Here’s why. We just buried him, Lt. Col. James Lucore (USA ret) at Arlington Cemetery, near Gen. Arthur McArthur (Douglas’ father), another Gen. Arthur McArthur and Gen. Claire Chenneault. If you know WW I and WWII history, I won’t have to write anything else.
Jim was in the only Army assault unit to hit the beaches at Iwo Jima (75th JASCO, Joint Assault Signal Company), a composite unit numbering at one time about 660 men. Some like Jim fought at Kwajeilin, Eniwetok, Saipan, then Iwo and Okinawa. Reported 75th JASCO casualties sometimes ran as high as 60-75% since they were the ones who ran the telephone wires between the ground forces, conducted shore to ship artillery fire coordination, served as Artillery spotters themselves, and put up radar and other forms of wire communications stations all over the island, often under enemy fire from above.

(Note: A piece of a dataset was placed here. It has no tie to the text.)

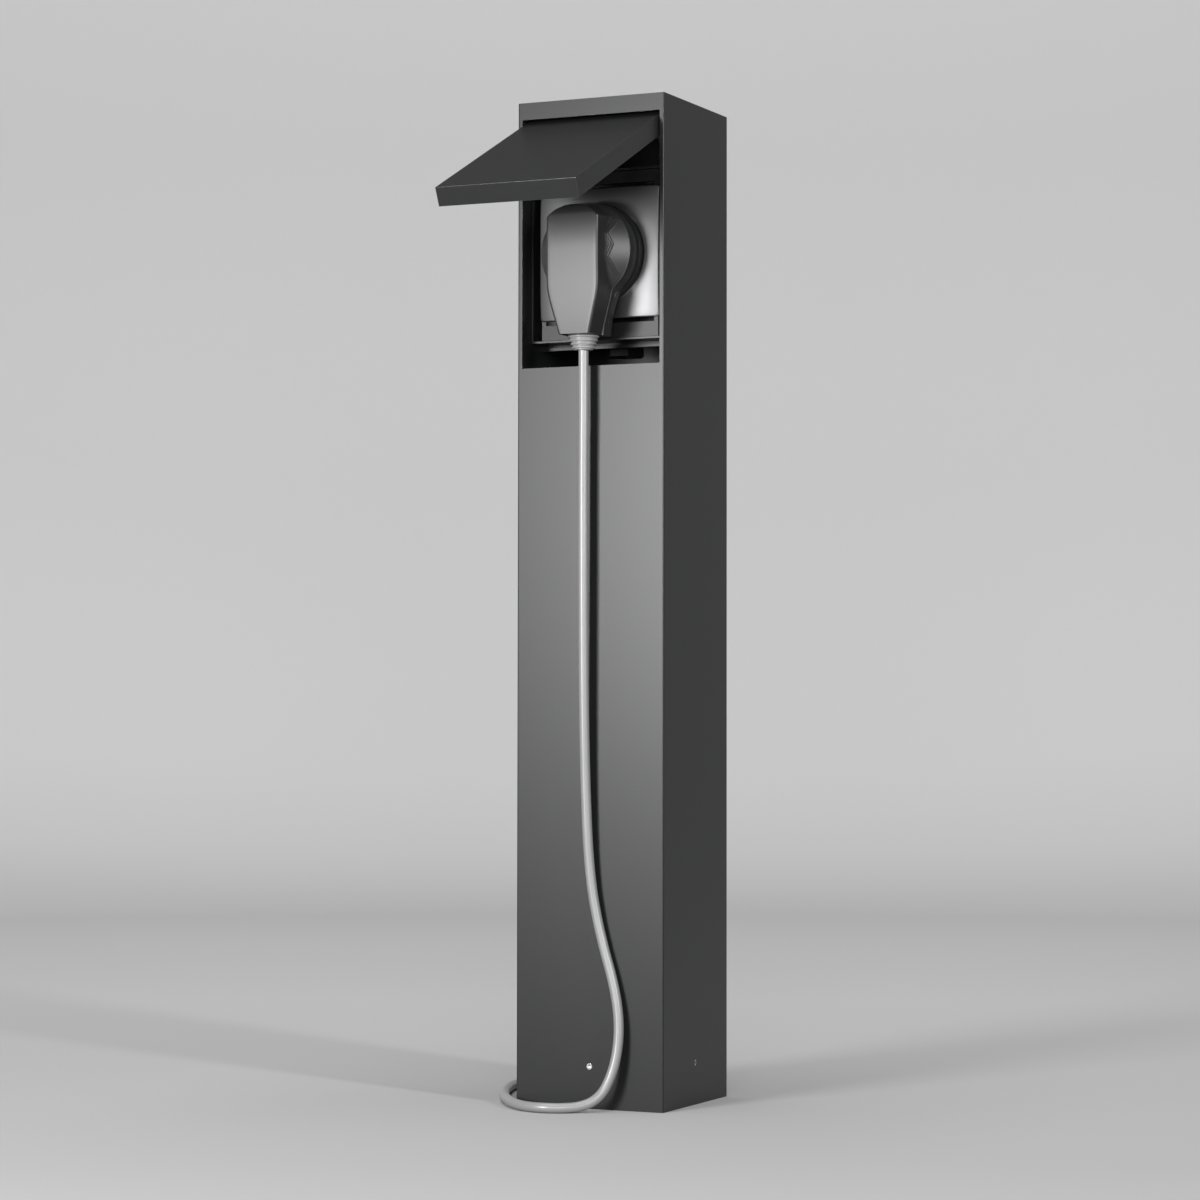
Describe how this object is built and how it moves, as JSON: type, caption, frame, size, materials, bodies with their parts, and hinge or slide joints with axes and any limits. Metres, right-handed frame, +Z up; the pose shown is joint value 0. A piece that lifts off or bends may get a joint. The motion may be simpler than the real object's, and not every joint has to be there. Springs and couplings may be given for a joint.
{
  "type": "outdoor socket",
  "caption": "Square steel outdoor socket column with a hinged weather flap over a recessed earthed socket, an angled plug in it and its coiled lead.",
  "frame": {"origin": "centre of the column's footprint, on the ground", "axes": "+Z up along the column, -Y out of the front with the window, +X to the right of a viewer who faces the front's opposite side along +Y"},
  "size_m": [0.151, 0.3498, 0.625],
  "materials": {
    "powder_coat": "satin anthracite powder coat with a fine orange-peel texture",
    "black_coat": "matt black coat on the inner sheet",
    "zinc_steel": "zinc-plated sheet steel",
    "screw_steel": "plain stainless steel fasteners",
    "satin_cover": "dark satin metal cover with a crowned face",
    "socket_black": "black moulded plastic",
    "gland_black": "dull black moulded gland",
    "grey_insulator": "grey moulded insulator",
    "brass": "plain brass contact",
    "seal_rubber": "soft black sealing rubber",
    "washer_polymer": "dark friction washer",
    "plug_grey": "grey moulded plug shell with a fine grain",
    "plug_dark": "dark insert of the plug",
    "nickel": "nickel-plated pins and clips",
    "lead_rubber": "grey rubber sheath",
    "tie_fabric": "black woven hook-and-loop tie"
  },
  "bodies": {
    "column": {"column_tube": "powder_coat", "top_plate": "powder_coat", "carrier": "black_coat", "ground_base": "zinc_steel", "lip_frame": "powder_coat", "support_frame": "black_coat", "support_posts": "black_coat", "earth_stud": "zinc_steel", "earth_nuts": "zinc_steel", "hinge_brackets": "black_coat", "set_screws": "screw_steel", "post_screws": "screw_steel", "box_screws": "screw_steel", "bracket_screws": "screw_steel", "centre_screw": "screw_steel", "terminal_screws": "screw_steel", "hinge_rod": "screw_steel", "cover_plate": "satin_cover", "socket_cup": "socket_black", "socket_nut": "socket_black", "wiring_box": "socket_black", "base_block": "grey_insulator", "gland_body": "gland_black", "gland_locknut": "gland_black", "gland_nut": "gland_black", "contact_sleeves": "brass", "earth_clip": "brass", "connector_contacts": "brass", "box_gasket": "seal_rubber", "gland_seal": "seal_rubber", "friction_washers": "washer_polymer", "lead": "lead_rubber", "lead_coil": "lead_rubber", "coil_tie": "tie_fabric", "connector_relief": "lead_rubber", "connector_body": "lead_rubber"},
    "flap": {"flap": "powder_coat"},
    "plug": {"plug_rear_shell": "plug_grey", "plug_front_shell": "plug_grey", "plug_insert": "plug_dark", "plug_pins": "nickel", "plug_earth_strips": "nickel", "plug_latches": "nickel", "strain_relief": "lead_rubber"}
  },
  "joints": [
    {"name": "flap_hinge", "type": "hinge", "parent": "column", "child": "flap", "pos_m": [0, -0.035, 0.6014], "axis": [-1, 0, 0], "range_deg": [-20, 10]},
    {"name": "plug_slide", "type": "slide", "parent": "column", "child": "plug", "axis": [0, -1, 0], "range_m": [0, 0.02]}
  ]
}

Jim got at least one of his three Purple Hearts on Iwo.
Army transport ships brought the Marines and Jasco units to their launching spots (as a late friend of mine, Gen. Bruce Jacobs, one of the ship commanders, told me).

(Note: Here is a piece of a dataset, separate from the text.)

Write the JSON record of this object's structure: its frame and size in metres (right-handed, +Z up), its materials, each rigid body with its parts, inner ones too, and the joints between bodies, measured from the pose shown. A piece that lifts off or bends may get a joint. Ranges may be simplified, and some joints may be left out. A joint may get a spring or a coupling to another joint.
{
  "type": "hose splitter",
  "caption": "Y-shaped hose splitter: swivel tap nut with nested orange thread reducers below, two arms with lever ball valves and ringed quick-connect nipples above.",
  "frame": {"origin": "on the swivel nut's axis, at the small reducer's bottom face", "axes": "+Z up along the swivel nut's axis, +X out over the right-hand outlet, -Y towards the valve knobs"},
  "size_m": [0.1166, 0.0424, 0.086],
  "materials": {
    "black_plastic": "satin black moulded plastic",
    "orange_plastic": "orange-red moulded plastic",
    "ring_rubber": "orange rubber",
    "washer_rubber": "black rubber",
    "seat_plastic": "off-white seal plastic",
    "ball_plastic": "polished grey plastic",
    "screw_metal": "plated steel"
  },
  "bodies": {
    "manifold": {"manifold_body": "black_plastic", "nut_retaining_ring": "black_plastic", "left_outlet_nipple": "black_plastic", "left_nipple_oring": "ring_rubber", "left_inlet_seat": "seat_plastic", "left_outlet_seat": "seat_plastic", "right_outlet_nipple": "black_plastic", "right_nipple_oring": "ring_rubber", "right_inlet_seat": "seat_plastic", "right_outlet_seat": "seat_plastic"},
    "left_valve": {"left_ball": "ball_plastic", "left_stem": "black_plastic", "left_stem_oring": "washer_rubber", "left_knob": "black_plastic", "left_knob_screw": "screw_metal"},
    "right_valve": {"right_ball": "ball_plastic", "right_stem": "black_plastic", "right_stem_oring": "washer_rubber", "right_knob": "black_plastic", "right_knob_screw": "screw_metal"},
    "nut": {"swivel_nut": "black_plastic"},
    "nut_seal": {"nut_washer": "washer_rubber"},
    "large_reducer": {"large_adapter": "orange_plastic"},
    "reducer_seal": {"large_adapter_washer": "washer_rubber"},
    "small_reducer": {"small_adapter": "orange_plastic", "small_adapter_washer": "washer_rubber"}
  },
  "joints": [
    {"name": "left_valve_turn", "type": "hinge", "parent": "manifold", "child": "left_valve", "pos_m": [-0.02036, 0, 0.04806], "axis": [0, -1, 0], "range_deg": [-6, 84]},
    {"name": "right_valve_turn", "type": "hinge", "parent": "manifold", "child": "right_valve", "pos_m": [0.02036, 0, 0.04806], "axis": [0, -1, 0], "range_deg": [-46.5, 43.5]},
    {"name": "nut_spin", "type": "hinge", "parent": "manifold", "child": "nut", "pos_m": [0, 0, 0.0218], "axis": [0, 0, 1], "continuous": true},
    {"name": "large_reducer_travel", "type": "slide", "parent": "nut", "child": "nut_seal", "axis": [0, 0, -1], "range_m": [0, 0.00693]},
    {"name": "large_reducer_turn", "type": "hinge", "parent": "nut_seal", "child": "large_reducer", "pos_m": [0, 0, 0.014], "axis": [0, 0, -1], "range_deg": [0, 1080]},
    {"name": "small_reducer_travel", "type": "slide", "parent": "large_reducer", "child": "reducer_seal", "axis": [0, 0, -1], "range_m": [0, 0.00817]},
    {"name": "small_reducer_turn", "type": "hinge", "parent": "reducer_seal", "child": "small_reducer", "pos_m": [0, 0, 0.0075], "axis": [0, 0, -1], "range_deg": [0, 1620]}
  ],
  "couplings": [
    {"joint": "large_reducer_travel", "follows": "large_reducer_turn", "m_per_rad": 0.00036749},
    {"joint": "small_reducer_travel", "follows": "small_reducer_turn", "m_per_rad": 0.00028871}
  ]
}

Among the dead on Iwo was a Seabee company that was mistakenly sent in, basically unarmed, when a communication was misinterpreted. It asked for ONE Seabee, not one company. They were virtually wiped out by the Japanese.

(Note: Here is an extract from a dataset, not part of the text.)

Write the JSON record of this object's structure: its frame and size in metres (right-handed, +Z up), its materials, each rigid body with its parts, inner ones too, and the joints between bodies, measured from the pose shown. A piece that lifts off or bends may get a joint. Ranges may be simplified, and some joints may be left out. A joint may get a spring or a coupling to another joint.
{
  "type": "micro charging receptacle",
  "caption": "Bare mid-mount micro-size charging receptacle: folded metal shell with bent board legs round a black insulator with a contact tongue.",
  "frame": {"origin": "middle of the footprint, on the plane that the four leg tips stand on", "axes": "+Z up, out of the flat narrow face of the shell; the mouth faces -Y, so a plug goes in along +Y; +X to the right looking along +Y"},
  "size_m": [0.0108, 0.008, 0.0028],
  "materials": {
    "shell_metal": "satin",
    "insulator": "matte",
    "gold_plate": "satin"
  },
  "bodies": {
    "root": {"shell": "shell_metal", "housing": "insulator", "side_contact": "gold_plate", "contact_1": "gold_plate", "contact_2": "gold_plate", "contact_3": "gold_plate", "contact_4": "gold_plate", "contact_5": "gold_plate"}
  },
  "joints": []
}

Misc inform. John Batchelor (Show) - his father was a Marine flier over Iwo. So too was the father of Swift Boat Commander John O’Neill.
The landing strips at Iwo are credited with saving thousands of lives of American flyers, esp. from the longrange B-29’s who had to make emergency landings in order to survive. Each plane carried 8 men so if you had only 200 planes land there, it saved 1600 lives, but I’m told that the actual figures were much highers. Fighter escorts also landed their.
Re the Philippines campaign. Complicated but necessary to clear the Japanese out of those sea lanes. Also we helped liberate tens or hundreds of thousands of American and Filippino soldiers from the Japanese murder camps, men who would have died had we not undertaken this operation.
Small islands could be skipped. The larger one had to be taken for a number of reasons.
You can find the Order of Battle for Iwo in a book of that name “Iwo Jima”. Author’s name skips me but you’ll find the Army’s JASCO units (in part), listed there.